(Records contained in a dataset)
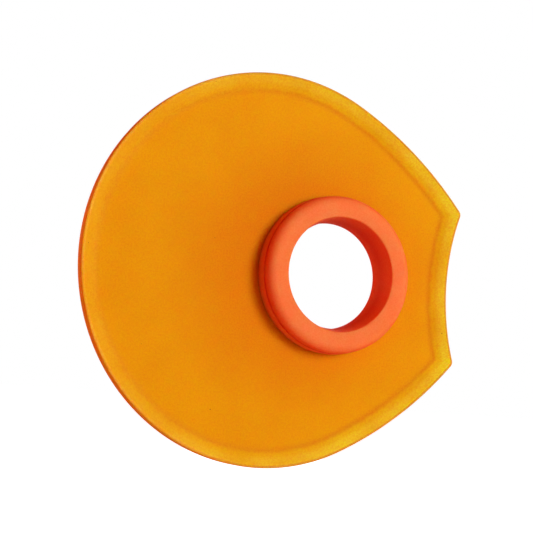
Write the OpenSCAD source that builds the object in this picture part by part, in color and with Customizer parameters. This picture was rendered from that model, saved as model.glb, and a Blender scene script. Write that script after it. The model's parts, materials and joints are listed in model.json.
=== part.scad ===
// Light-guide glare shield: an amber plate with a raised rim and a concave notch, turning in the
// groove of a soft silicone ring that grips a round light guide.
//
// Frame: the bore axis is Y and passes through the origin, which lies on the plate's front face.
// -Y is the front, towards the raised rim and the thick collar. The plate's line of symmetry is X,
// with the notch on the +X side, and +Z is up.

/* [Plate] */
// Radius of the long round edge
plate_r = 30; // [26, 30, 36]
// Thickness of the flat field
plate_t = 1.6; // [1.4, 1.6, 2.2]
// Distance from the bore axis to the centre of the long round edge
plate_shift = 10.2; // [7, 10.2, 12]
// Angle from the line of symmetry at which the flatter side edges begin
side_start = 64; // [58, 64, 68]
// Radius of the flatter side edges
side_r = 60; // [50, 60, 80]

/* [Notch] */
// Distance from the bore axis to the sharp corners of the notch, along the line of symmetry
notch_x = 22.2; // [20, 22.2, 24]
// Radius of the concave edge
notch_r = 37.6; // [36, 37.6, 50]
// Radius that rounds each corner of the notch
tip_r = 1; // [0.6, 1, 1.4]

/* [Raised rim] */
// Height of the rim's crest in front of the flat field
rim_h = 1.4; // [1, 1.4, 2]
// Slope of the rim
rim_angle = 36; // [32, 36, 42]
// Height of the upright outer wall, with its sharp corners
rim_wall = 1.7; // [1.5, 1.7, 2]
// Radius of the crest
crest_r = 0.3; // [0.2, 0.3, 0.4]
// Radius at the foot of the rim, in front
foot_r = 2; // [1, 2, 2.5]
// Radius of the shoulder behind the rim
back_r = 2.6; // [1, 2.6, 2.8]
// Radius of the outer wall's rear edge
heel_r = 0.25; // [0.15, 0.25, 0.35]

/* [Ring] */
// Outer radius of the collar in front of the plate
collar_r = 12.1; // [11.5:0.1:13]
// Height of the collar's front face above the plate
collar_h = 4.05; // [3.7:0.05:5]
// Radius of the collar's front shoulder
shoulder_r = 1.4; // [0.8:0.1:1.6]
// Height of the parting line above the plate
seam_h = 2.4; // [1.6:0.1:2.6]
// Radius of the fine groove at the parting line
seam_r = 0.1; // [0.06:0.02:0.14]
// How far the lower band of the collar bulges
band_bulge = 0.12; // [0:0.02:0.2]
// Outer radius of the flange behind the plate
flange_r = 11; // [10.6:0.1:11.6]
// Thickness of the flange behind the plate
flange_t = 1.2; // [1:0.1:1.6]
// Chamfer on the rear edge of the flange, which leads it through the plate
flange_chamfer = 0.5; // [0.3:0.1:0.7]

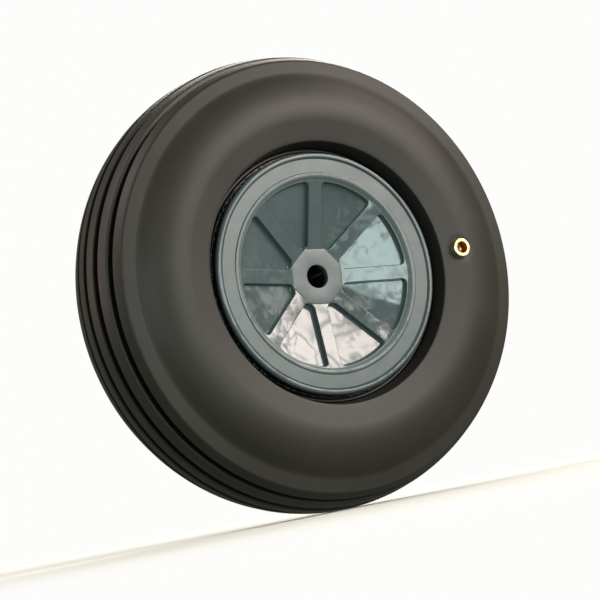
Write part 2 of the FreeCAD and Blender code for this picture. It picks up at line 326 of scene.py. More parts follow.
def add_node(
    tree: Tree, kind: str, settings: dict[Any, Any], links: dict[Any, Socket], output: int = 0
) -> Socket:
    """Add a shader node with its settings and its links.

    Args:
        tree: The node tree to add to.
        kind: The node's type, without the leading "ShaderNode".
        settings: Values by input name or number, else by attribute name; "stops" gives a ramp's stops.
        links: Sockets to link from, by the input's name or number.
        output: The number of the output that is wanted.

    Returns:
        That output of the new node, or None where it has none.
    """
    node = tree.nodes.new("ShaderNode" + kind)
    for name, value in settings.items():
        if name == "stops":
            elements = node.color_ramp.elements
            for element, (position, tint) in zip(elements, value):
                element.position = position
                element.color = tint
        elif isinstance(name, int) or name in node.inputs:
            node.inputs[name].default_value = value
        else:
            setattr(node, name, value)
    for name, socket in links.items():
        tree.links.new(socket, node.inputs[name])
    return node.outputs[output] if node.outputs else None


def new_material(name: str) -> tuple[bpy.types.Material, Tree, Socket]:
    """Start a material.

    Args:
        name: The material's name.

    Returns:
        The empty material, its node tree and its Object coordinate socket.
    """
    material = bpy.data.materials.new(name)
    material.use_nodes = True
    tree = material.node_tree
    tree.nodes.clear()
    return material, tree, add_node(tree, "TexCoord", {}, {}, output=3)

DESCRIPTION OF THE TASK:
Copy every line of the entries above in which "materials" occurs.

EXERCISE RESULT:
Write the OpenSCAD source that builds the object in this picture part by part, in color and with Customizer parameters. This picture was rendered from that model, saved as model.glb, and a Blender scene script. Write that script after it. The model's parts, materials and joints are listed in model.json.
    material = bpy.data.materials.new(name)